Вновь я увиделся с Вангой несколько месяцев спустя. Это было в декабре семьдесят девятого. Людмила опять представила меня. Но Ванга честно призналась, что я начисто выветрился из ее памяти. Опять спросила о моей профессии. Где живу? «В Москве». И опять-таки будто восстановив в памяти нечто очень важное — о том же самом, что и в прошлый раз: бываю ли я в Ленинграде?
Пояснила, почему с такой настойчивостью повторяется один и тот же вопрос.
— Там много погибших. Души их молятся и создают очищенное пространство, и в этом очищенном пространстве будут проявляться выдающиеся духи. В духовном отношении, — сказала Ванга, — Ленинград сегодня выше Москвы.
Неожиданный вопрос ко мне:
— Почему переименовали город?
Выслушав объяснение, говорит:
— Заслуженная перемена. Царь Петр радуется этой перемене.
На этот раз ее советы как бы обретают форму приказа. Фразы четкие, резкие, рубленые.

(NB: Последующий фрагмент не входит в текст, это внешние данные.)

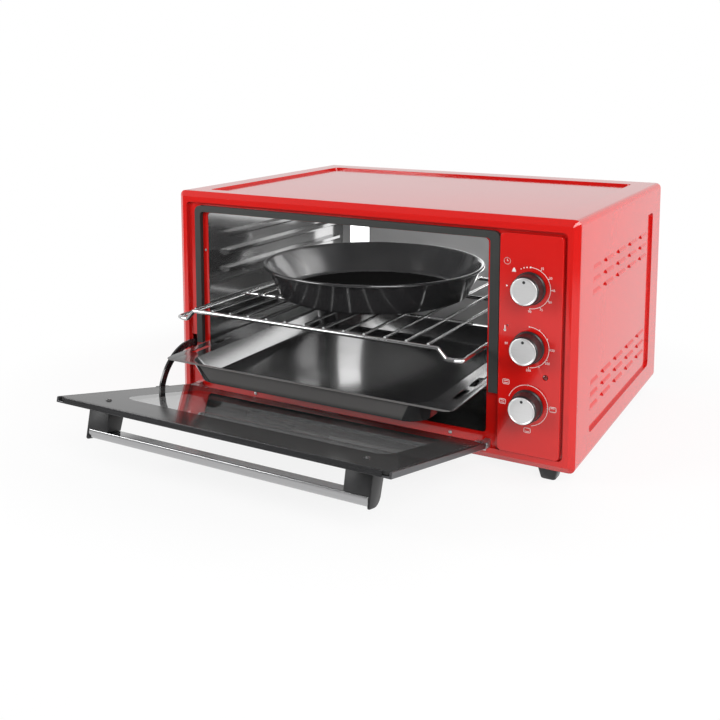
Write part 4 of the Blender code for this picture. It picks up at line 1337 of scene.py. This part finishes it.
@dataclass
class Prints:
    """White marks round the dials: arcs, ticks, dots, numbers and plain signs.

    Angles are degrees clockwise from the top. Places are in the panel's x and z, and the signs stand off
    their dial's centre by shares of the arc's radius.
    """

    lift: float = 0.00008
    line: float = 0.00055
    arc_radius: float = 0.0224
    label_radius: float = 0.0256
    tick: float = 0.0013
    dot: float = 0.0008
    text_size: float = 0.0036
    oven: float = 0.0036
    clock: float = 0.0036
    bell: float = 0.0024
    clock_off: Flat = (-1.165, 1.21)
    bell_off: Flat = (-0.817, 0.80)
    zero_off: Flat = (-1.156, 0.0)
    thermometer_off: Flat = (-1.223, 0.786)
    oven_off: Flat = (-1.12, 1.01)

    def __post_init__(self) -> None:
        """Takes the panel's face and the dials' centres from the frame."""
        self.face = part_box("control_panel")[0].y
        self.centres: dict[str, Flat] = {}
        for name in ("timer", "thermostat", "selector"):
            low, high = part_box(name + "_knob")
            self.centres[name] = ((low.x + high.x) / 2, (low.z + high.z) / 2)
        self.build = Build()

    def spot(self, dial: str, angle: float, radius: float) -> Flat:
        """A place at an angle and radius from a dial's centre.

        Args:
            dial: Its name.
            angle: Degrees clockwise from the top.
            radius: Metres.

        Returns:
            The place.
        """
        turn = math.radians(angle)
        middle = self.centres[dial]
        return middle[0] + radius * math.sin(turn), middle[1] + radius * math.cos(turn)

    def off(self, dial: str, share: Flat) -> Flat:
        """A place off a dial's centre by shares of the arc's radius."""
        middle = self.centres[dial]
        return middle[0] + self.arc_radius * share[0], middle[1] + self.arc_radius * share[1]

    def shape(self, outline: Sequence[Flat]) -> None:
        """Adds one flat inked shape, a hair above the panel."""
        self.build.slab(outline, self.face, self.face - self.lift)

    def sized(self, middle: Flat, size: float, corners: Sequence[Flat]) -> None:
        """Adds a shape whose corners are given as shares of its size.

        Args:
            middle: Its centre.
            size: Its size.
            corners: Places of its corners as shares.
        """
        self.shape([(middle[0] + size * x, middle[1] + size * z) for x, z in corners])

    def stroke(self, points: Sequence[Flat], width: float) -> None:
        """Adds a line of one width.

        Args:
            points: The line's corners.
            width: Its width.
        """
        for first, last in zip(points, points[1:]):
            start = Vector(first)
            end = Vector(last)
            along = (end - start).normalized()
            side = Vector((-along.y, along.x)) * width / 2
            tip = along * width * 0.2
            corners = (start - side - tip, end - side + tip, end + side + tip, start + side - tip)
            self.shape([tuple(corner) for corner in corners])

    def disc(self, middle: Flat, radius: float) -> None:
        """Adds a round dot."""
        self.shape(arc(middle, (radius, radius), 0.0, 360.0, 16)[:-1])

    def ring(
        self, middle: Flat, radius: float, width: float, start: float = 0.0, end: float = 360.0
    ) -> None:
        """Adds an arc.

        Args:
            middle: Its centre.
            radius: Its radius.
            width: Its line width.
            start: First angle in degrees clockwise from the top.
            end: Last angle.
        """
        steps = max(8, int(abs(end - start) / 6))
        self.stroke(arc(middle, (radius, radius), 90.0 - start, 90.0 - end, steps), width)

    def ticks(self, dial: str, angles: Iterable[float]) -> None:
        """Adds short ticks just outside the arc.

        Args:
            dial: The dial's name.
            angles: Degrees clockwise from the top.
        """
        for angle in angles:
            inner = self.spot(dial, angle, self.arc_radius - self.tick * 0.3)
            outer = self.spot(dial, angle, self.arc_radius + self.tick)
            self.stroke([inner, outer], self.line * 1.3)

    def label(self, dial: str, angle: float, text: str) -> None:
        """Adds a number outside the arc.

        Args:
            dial: The dial's name.
            angle: Degrees clockwise from the top.
            text: The number.
        """
        x, z = self.spot(dial, angle, self.label_radius)
        curve = bpy.data.curves.new("number", "FONT")
        curve.body = text
        curve.size = self.text_size
        curve.align_x = "CENTER"
        curve.align_y = "CENTER"
        curve.resolution_u = 3
        curve.extrude = self.lift / 2
        holder = bpy.data.objects.new("number", curve)
        bpy.context.scene.collection.objects.link(holder)
        mesh = bpy.data.meshes.new_from_object(holder)
        bpy.data.objects.remove(holder)
        bpy.data.curves.remove(curve)
        mesh.transform(Matrix.Rotation(math.radians(90), 4, "X"))
        mesh.transform(Matrix.Translation((x, self.face - self.lift / 2, z)))
        self.build.bm.from_mesh(mesh)
        bpy.data.meshes.remove(mesh)

    def oven_sign(self, middle: Flat, top: bool, bottom: bool) -> None:
        """Adds a plain oven outline with a heater line at its top, bottom or both.

        Args:
            middle: Its centre.
            top: Whether the upper line shows.
            bottom: Whether the lower line shows.
        """
        tall = self.oven * 0.72
        reach = self.oven * 0.6
        outline = rounded_outline(middle, (self.oven, tall), self.oven * 0.3, 3)
        self.stroke([*outline, outline[0]], self.line)
        for shown, share in ((top, 0.45), (bottom, -0.45)):
            if shown:
                level = middle[1] + tall * share
                self.stroke([(middle[0] - reach, level), (middle[0] + reach, level)], self.line)

    def clock_sign(self, middle: Flat) -> None:
        """Adds a clock with two hands."""
        x, z = middle
        self.ring(middle, self.clock, self.line)
        self.stroke([(x, z + self.clock * 0.6), middle, (x + self.clock * 0.4, z)], self.line)

    def thermometer_sign(self, middle: Flat) -> None:
        """Adds a thermometer with the round sign of degrees beside it.

        Args:
            middle: Its centre.
        """
        x, z = middle
        size = self.bell
        foot = (x, z - size * 0.9)
        self.disc(foot, size * 0.6)
        self.stroke([foot, (x, z + size * 1.2)], size * 0.45)
        self.ring((x + size * 1.0, z + size * 1.5), size * 0.25, self.line * 0.7)
        self.ring((x + size * 1.9, z + size * 1.2), size * 0.55, self.line, -150.0, -30.0)

    def timer(self) -> None:
        """Minutes with growing dots before zero, a clock, a bell and a wedge at the hold position."""
        name = "timer"
        self.ring(self.centres[name], self.arc_radius, self.line, 2.0, 178.0)
        for angle, share in ((-28.0, 0.7), (-19.0, 0.85), (-10.0, 1.0), (0.0, 1.2)):
            self.disc(self.spot(name, angle, self.arc_radius), self.dot * share)
        marks = range(30, 181, 30)
        self.ticks(name, marks)
        for angle in marks:
            self.label(name, angle, str(angle // 2))
        self.clock_sign(self.off(name, self.clock_off))
        bell = ((-1.0, -0.8), (1.0, -0.8), (0.6, 0.4), (0.0, 1.2), (-0.6, 0.4))
        self.sized(self.off(name, self.bell_off), self.bell, bell)
        wedge = ((-0.7, -0.9), (0.9, 0.0), (-0.7, 0.9))
        self.sized(self.off(name, self.zero_off), self.tick, wedge)

    def thermostat(self) -> None:
        """Degrees and a thermometer."""
        name = "thermostat"
        self.ring(self.centres[name], self.arc_radius, self.line, 0.0, 176.0)
        self.disc(self.spot(name, 0.0, self.arc_radius), self.dot)
        self.ticks(name, range(30, 181, 30))
        for angle, text in ((90.0, "150"), (126.0, "200"), (180.0, "250"), (-88.0, "50")):
            self.label(name, angle, text)
        self.thermometer_sign(self.off(name, self.thermometer_off))

    def selector(self) -> None:
        """Functions as plain oven outlines."""
        name = "selector"
        self.ring(self.centres[name], self.arc_radius, self.line, -71.0, 168.0)
        for angle in (0.0, 90.0):
            self.disc(self.spot(name, angle, self.arc_radius), self.dot)
        radius = self.label_radius * 1.09
        self.oven_sign(self.spot(name, 90.0, radius), True, False)
        self.oven_sign(self.spot(name, 180.0, radius), False, True)
        self.oven_sign(self.spot(name, -90.0, radius * 1.03), True, True)
        self.oven_sign(self.off(name, self.oven_off), True, True)

    def make(self) -> None:
        """Builds the marks as one piece."""
        self.timer()
        self.thermostat()
        self.selector()
        settle(self.build.object("panel_marks", WHITE_INK), Body.CASE)


# Studio.


@dataclass(frozen=True)
class Softbox:
    """One rectangular light: its place, what it points at, its width and height, and its watts."""

    name: str
    place: Point
    aim: Point
    size: Flat
    power: float

    def make(self) -> bpy.types.Object:
        """Makes the lamp.

        Returns:
            The lamp.
        """
        data = bpy.data.lights.new(self.name, "AREA")
        data.shape = "RECTANGLE"
        data.size, data.size_y = self.size
        data.energy = self.power
        lamp = bpy.data.objects.new(self.name, data)
        bpy.context.scene.collection.objects.link(lamp)
        toward = Vector(self.aim) - Vector(self.place)
        turn = toward.to_track_quat("-Z", "Y").to_matrix().to_4x4()
        lamp.matrix_world = Matrix.Translation(self.place) @ turn
        return lamp


@dataclass(frozen=True)
class Glint:
    """A soft light under the cavity's roof or on its back, placed and sized by shares of that sheet.

    It says whether shiny surfaces mirror it, whether it lights dull ones and whether the camera sees it.
    """

    name: str
    place: Flat
    size: Flat
    power: float
    under_roof: bool = False
    mirrored: bool = True
    lights: bool = False
    seen: bool = False
    gap: float = 0.004

    def make(self) -> None:
        """Makes the lamp."""
        low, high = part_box("cavity_wrap")
        span = high - low
        x = low.x + span.x * self.place[0]
        if self.under_roof:
            place = Vector((x, low.y + span.y * self.place[1], high.z - self.gap))
            size = (span.x * self.size[0], span.y * self.size[1])
            way = Vector(DOWN)
        else:
            place = Vector((x, high.y - self.gap, low.z + span.z * self.place[1]))
            size = (span.x * self.size[0], span.z * self.size[1])
            way = Vector(FORWARD)
        lamp = Softbox(self.name, tuple(place), tuple(place + way), size, self.power).make()
        lamp.visible_camera = self.seen
        lamp.visible_diffuse = self.lights
        lamp.visible_glossy = self.mirrored


SOFTBOXES = (
    Softbox("key", (1.5, -1.7, 1.5), (0.1, 0.0, 0.1), (1.4, 1.2), 40.0),
    Softbox("fill", (-1.5, -1.6, 0.95), (0.0, 0.1, 0.12), (1.2, 0.8), 30.0),
    Softbox("side", (2.2, 0.3, 0.9), (0.2, 0.0, 0.15), (1.2, 1.0), 26.0),
)

# These stand for the photograph's reflections off the oven's bright inside.
GLINTS = (
    Glint("roof", (0.50, 0.50), (0.90, 0.75), 0.80, under_roof=True, mirrored=False, lights=True),
    Glint("pan_glint", (0.59, 0.70), (0.20, 0.16), 1.40, under_roof=True),
    Glint("tray_glint", (0.75, 0.45), (0.48, 0.16), 0.12),
    Glint("flange_glint", (0.50, 0.83), (0.55, 0.30), 0.068),
    Glint("back_strip", (0.085, 0.54), (0.088, 0.38), 0.020, seen=True),
)


@dataclass
class Studio:
    """Floor, light and camera."""

    camera_right: float = 0.54207
    camera_back: float = 0.96143
    camera_height: float = 0.44522
    camera_turn: float = 0.50951
    camera_tilt: float = 0.12153
    camera_shift: float = -0.24
    lens: float = 47.925
    floor_size: float = 12.0
    floor_cells: int = 24
    paper_dark: Colour = (0.84, 0.84, 0.84)
    paper_light: Colour = (0.87, 0.87, 0.87)
    shadow_start: float = 0.45
    shadow_end: float = 0.65
    shadow_share: float = 0.86
    through_share: float = 0.6
    lit_start: float = 0.70
    lit_end: float = 1.15
    front_dim: float = 0.85
    mirror_share: float = 0.85
    room_front: float = 0.14
    room_back: float = 0.85
    room_top: float = 0.45

    def floor(self) -> None:
        """Pale floor that reads as white, keeps the object's shadow and is mirrored darker in front."""
        build = Build()
        cells = self.floor_cells
        bmesh.ops.create_grid(build.bm, x_segments=cells, y_segments=cells, size=self.floor_size / 2)
        finish = bpy.data.materials.new("look_floor")
        finish.use_nodes = True
        net = Net(finish.node_tree)
        path = net.node("ShaderNodeLightPath")
        rays = ("Is Camera Ray", "Is Glossy Ray", "Is Transmission Ray")
        camera, glossy, transmitted = (net.signal(path.outputs[ray]) for ray in rays)
        front = net.along(FORWARD).ramp(self.lit_start, self.lit_end)
        lit = 1.0 - (front * self.front_dim)
        shown = net.away().ramp(self.shadow_start, self.shadow_end, self.shadow_share, 1.0)
        paper = net.tint(net.noise(Grain(300.0)), self.paper_dark, self.paper_light)
        diffuse = net.node("ShaderNodeBsdfDiffuse", inputs={0: paper}).outputs[0]
        glow = net.emission(1.0)
        seen = net.mixed((camera * shown).highest(transmitted * self.through_share), diffuse, glow)
        mirrored = net.mixed(lit * self.mirror_share, net.emission(0.0), glow)
        net.surface(net.mixed(glossy, seen, mirrored))
        piece = build.object("floor", WHITE_INK)
        piece.data.materials[0] = finish

    def world(self) -> None:
        """White room that is darker behind the camera and overhead."""
        world = bpy.data.worlds.new("room")
        bpy.context.scene.world = world
        world.use_nodes = True
        net = Net(world.node_tree)
        direction = net.node("ShaderNodeTexCoord").outputs["Generated"]
        parts = net.node("ShaderNodeSeparateXYZ", inputs={0: direction})
        back = net.signal(parts.outputs[1]).ramp(-0.75, 0.1, self.room_front, self.room_back)
        top = net.signal(parts.outputs[2]).ramp(0.25, 0.9, 1.0, self.room_top)
        camera = net.signal(net.node("ShaderNodeLightPath").outputs["Is Camera Ray"])
        inputs = {0: (1.0, 1.0, 1.0, 1.0), 1: back.lowest(top).highest(camera)}
        shader = net.node("ShaderNodeBackground", inputs=inputs).outputs[0]
        net.node("ShaderNodeOutputWorld", inputs={0: shader})

    def camera(self) -> None:
        """The photograph's view."""
        data = bpy.data.cameras.new("camera")
        data.sensor_width = 36.0
        data.lens = self.lens
        data.shift_y = self.camera_shift
        camera = bpy.data.objects.new("camera", data)
        bpy.context.scene.collection.objects.link(camera)
        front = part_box("front_frame")[0].y
        place = Vector((self.camera_right, front - self.camera_back, self.camera_height))
        turn = Matrix.Rotation(self.camera_turn, 4, "Z")
        tilt = Matrix.Rotation(math.pi / 2 - self.camera_tilt, 4, "X")
        camera.matrix_world = Matrix.Translation(place) @ turn @ tilt
        bpy.context.scene.camera = camera

    def make(self) -> None:
        """Sets the stage."""
        self.floor()
        self.world()
        for lamp in (*SOFTBOXES, *GLINTS):
            lamp.make()
        self.camera()
        bpy.context.scene.view_settings.view_transform = "Standard"


def main() -> None:
    """Builds everything in order."""
    logging.basicConfig(level=logging.INFO, format="%(message)s")
    for group in (Studio(), Case(), Cavity(), Door(), Rack(), Tray(), Pan()):
        group.make()
    for name, body in (("timer", Body.TIMER), ("thermostat", Body.THERMOSTAT), ("selector", Body.SELECTOR)):
        Dial(name, body).make()
    Prints().make()


if __name__ == "__main__":
    main()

— Никогда и ничего не должен бояться. Ни при каких обстоятельствах не должен поддаваться унынию. Над тобой — покров и покровитель. Никаких суеверий и предрассудков не должно быть на твоем пути. Иди прямо. Вставай рано утром. Пиши. Перед работой и во время работы мой руки и лицо холодной водой. Твой день — вторник. В этот день все удастся тебе, если приложишь усилия, если изгонишь сомнения.